### Written problem
Output only the lines running from the line bearing "its free tubes." through the line bearing "obj.matrix_parent_inverse = Matrix.Identity(4)", character for character.

'''

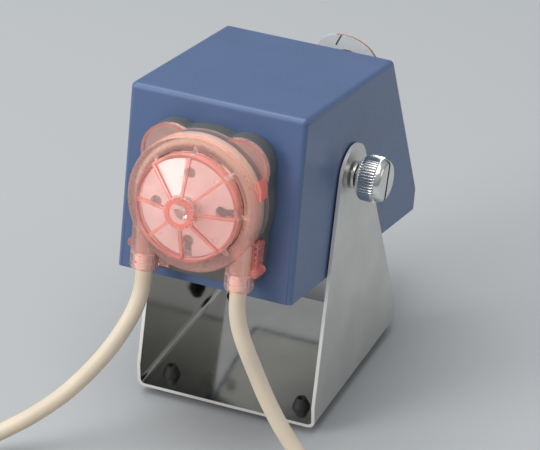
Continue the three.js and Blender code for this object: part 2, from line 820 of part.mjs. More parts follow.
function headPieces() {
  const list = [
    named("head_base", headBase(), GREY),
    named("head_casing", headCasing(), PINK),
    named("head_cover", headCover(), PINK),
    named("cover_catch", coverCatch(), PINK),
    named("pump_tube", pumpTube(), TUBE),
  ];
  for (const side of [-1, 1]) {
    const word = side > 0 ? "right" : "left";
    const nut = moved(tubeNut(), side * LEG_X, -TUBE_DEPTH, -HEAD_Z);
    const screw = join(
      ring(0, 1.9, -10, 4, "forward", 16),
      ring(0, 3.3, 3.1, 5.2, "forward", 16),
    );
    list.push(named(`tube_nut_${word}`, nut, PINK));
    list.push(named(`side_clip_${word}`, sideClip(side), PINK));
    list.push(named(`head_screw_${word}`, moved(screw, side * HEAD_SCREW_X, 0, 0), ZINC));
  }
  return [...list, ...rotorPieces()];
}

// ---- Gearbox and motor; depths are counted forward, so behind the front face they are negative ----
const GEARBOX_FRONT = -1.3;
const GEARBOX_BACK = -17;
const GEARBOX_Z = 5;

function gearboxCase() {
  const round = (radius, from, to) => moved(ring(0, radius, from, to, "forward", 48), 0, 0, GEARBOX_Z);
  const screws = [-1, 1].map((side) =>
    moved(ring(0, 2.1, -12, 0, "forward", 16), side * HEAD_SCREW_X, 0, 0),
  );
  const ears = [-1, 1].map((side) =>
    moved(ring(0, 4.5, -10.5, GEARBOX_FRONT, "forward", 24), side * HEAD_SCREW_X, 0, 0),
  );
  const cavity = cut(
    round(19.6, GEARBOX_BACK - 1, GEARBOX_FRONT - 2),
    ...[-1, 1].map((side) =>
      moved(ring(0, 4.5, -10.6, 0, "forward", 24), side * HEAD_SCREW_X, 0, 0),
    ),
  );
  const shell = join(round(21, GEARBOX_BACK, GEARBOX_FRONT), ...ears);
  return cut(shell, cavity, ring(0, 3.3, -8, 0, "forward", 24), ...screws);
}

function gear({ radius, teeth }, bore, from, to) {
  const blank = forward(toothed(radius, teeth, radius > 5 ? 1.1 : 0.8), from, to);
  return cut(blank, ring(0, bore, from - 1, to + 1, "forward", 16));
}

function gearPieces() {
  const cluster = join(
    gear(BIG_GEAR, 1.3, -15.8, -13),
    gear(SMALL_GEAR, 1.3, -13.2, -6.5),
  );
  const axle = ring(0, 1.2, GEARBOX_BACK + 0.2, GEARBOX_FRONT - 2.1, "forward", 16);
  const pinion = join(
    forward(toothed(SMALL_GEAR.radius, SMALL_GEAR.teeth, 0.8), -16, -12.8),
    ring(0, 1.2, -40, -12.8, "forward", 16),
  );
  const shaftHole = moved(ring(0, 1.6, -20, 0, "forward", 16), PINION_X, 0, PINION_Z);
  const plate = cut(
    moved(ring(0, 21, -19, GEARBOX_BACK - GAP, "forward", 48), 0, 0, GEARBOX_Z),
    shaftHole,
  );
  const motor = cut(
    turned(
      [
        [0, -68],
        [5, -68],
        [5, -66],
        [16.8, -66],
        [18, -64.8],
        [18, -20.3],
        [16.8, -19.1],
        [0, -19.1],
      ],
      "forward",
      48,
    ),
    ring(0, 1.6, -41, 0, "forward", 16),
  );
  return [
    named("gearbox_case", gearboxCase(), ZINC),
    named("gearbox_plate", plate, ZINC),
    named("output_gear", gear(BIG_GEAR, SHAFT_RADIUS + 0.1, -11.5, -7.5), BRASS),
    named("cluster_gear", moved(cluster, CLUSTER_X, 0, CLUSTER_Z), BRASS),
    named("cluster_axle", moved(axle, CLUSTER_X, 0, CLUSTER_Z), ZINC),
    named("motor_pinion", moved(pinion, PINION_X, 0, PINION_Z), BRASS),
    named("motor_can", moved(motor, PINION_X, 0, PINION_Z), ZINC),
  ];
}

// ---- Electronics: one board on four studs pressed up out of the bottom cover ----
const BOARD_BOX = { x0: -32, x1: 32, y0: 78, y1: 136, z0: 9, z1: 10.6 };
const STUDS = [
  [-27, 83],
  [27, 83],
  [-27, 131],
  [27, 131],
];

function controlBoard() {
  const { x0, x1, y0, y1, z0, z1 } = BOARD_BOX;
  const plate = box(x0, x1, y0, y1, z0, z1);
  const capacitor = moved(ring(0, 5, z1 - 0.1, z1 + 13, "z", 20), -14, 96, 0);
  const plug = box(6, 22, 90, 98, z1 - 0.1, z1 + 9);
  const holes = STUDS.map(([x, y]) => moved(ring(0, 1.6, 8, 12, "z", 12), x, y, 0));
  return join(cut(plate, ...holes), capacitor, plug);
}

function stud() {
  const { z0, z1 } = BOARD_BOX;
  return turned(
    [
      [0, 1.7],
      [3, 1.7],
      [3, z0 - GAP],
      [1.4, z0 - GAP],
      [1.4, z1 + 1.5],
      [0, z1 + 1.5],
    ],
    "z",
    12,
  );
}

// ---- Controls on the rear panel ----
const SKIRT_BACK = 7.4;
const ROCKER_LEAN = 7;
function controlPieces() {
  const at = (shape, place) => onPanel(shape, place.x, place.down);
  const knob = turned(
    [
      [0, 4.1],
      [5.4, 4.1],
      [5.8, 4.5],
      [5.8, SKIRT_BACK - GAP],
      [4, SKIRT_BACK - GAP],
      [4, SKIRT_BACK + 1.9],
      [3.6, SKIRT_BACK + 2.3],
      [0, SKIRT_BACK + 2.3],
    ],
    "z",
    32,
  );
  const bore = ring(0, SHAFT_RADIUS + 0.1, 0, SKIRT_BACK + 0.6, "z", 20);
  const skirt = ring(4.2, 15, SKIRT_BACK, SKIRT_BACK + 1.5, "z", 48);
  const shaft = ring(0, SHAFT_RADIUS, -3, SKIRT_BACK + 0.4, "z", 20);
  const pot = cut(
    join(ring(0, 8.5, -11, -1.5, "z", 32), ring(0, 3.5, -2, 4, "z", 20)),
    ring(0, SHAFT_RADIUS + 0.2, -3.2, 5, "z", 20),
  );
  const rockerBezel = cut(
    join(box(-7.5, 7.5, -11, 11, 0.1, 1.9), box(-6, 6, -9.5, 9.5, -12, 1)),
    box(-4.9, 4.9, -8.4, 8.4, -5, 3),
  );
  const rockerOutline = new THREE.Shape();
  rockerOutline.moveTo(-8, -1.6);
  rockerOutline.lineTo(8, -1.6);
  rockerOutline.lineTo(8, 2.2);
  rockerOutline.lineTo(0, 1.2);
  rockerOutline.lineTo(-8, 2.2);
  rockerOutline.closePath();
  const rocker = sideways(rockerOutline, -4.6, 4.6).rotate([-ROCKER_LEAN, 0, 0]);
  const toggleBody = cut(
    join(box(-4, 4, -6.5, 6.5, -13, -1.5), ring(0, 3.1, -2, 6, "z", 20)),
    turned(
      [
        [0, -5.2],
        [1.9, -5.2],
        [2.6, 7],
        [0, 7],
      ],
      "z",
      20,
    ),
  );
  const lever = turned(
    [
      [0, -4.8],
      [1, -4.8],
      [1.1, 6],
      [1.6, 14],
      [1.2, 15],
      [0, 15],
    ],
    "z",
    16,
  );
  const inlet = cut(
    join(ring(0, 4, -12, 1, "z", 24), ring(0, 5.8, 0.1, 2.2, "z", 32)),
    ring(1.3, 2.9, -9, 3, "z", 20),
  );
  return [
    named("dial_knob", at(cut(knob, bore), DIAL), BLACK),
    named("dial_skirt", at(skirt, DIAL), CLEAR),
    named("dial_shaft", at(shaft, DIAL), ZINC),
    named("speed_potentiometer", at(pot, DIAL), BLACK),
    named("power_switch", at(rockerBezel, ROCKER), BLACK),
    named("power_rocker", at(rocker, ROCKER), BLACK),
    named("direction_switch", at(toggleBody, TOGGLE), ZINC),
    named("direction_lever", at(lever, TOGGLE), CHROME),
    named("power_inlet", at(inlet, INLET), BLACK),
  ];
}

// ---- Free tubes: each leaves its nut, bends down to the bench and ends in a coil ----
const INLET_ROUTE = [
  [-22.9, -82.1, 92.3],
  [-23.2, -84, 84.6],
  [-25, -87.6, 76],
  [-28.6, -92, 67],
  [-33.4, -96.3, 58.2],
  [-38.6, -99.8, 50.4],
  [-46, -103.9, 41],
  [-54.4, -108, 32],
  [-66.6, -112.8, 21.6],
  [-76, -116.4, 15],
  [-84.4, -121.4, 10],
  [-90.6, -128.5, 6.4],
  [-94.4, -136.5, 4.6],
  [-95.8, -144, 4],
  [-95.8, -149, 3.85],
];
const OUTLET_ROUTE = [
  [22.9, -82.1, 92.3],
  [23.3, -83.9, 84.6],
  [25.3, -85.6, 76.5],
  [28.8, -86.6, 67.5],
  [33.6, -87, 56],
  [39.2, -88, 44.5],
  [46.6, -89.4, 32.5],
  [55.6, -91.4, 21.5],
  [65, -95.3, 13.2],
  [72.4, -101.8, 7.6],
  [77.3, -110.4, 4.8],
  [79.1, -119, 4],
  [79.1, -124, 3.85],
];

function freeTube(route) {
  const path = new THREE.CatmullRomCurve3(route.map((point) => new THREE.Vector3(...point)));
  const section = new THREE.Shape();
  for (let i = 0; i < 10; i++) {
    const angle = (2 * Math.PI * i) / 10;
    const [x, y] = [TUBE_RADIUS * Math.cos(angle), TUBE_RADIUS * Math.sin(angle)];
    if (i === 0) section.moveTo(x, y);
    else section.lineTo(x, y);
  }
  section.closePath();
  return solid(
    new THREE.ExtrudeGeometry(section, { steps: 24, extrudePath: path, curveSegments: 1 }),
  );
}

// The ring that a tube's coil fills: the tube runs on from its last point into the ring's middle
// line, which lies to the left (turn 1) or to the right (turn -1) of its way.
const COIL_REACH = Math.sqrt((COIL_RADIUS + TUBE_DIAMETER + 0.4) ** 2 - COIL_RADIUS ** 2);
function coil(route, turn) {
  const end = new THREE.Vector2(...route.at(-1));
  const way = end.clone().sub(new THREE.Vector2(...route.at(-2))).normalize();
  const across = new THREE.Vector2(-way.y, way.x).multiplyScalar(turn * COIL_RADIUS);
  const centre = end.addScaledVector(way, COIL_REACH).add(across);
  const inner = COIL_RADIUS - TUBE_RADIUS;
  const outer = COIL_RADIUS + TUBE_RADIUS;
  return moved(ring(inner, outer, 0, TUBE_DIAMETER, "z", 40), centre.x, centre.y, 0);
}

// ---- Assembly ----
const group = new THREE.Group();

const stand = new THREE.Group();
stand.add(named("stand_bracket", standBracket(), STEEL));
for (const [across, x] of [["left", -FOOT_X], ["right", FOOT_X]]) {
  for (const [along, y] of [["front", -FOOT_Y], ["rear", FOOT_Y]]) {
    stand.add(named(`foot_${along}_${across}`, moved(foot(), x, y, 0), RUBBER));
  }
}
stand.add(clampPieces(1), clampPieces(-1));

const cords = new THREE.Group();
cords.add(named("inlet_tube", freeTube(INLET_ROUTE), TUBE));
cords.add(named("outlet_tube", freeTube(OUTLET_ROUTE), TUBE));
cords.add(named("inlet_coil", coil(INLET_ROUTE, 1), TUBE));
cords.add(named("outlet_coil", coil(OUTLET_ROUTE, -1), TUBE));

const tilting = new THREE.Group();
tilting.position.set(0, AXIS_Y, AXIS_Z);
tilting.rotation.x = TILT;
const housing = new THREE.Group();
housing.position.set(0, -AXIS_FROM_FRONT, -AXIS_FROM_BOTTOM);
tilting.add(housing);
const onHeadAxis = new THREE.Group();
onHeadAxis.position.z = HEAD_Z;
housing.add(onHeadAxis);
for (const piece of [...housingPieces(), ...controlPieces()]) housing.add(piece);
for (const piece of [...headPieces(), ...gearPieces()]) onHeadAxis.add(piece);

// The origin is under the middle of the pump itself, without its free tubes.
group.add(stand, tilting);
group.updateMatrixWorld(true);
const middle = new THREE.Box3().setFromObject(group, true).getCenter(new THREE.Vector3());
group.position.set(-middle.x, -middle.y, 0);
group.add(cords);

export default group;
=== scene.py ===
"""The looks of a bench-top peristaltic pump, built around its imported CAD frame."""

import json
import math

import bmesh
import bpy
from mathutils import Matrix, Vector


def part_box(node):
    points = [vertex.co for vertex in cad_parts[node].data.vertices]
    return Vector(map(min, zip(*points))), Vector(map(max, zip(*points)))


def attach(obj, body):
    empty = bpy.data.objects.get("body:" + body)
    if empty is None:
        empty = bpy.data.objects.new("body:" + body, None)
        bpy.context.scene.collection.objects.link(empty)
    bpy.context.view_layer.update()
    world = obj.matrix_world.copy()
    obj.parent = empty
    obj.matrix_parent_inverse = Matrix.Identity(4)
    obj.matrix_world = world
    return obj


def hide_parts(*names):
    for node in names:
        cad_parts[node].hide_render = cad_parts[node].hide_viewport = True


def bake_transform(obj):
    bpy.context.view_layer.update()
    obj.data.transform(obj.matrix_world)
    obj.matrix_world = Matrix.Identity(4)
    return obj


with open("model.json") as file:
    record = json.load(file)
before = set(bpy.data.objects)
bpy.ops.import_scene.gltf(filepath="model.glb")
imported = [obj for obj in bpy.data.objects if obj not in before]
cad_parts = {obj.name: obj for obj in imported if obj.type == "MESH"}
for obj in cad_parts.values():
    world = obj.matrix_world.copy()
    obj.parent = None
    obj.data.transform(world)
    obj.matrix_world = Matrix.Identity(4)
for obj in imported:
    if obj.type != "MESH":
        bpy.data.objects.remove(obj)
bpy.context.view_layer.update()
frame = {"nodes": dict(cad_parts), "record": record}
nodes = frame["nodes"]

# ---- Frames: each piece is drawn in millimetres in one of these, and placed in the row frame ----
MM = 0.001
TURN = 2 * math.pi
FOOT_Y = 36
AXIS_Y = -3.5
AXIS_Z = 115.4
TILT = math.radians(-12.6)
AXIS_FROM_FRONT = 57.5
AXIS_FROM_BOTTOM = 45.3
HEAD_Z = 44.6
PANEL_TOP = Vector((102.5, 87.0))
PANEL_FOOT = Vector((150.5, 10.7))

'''

### Response
// The origin is under the middle of the pump itself, without its free tubes.
group.add(stand, tilting);
group.updateMatrixWorld(true);
const middle = new THREE.Box3().setFromObject(group, true).getCenter(new THREE.Vector3());
group.position.set(-middle.x, -middle.y, 0);
group.add(cords);

export default group;
=== scene.py ===
"""The looks of a bench-top peristaltic pump, built around its imported CAD frame."""

import json
import math

import bmesh
import bpy
from mathutils import Matrix, Vector


def part_box(node):
    points = [vertex.co for vertex in cad_parts[node].data.vertices]
    return Vector(map(min, zip(*points))), Vector(map(max, zip(*points)))


def attach(obj, body):
    empty = bpy.data.objects.get("body:" + body)
    if empty is None:
        empty = bpy.data.objects.new("body:" + body, None)
        bpy.context.scene.collection.objects.link(empty)
    bpy.context.view_layer.update()
    world = obj.matrix_world.copy()
    obj.parent = empty
    obj.matrix_parent_inverse = Matrix.Identity(4)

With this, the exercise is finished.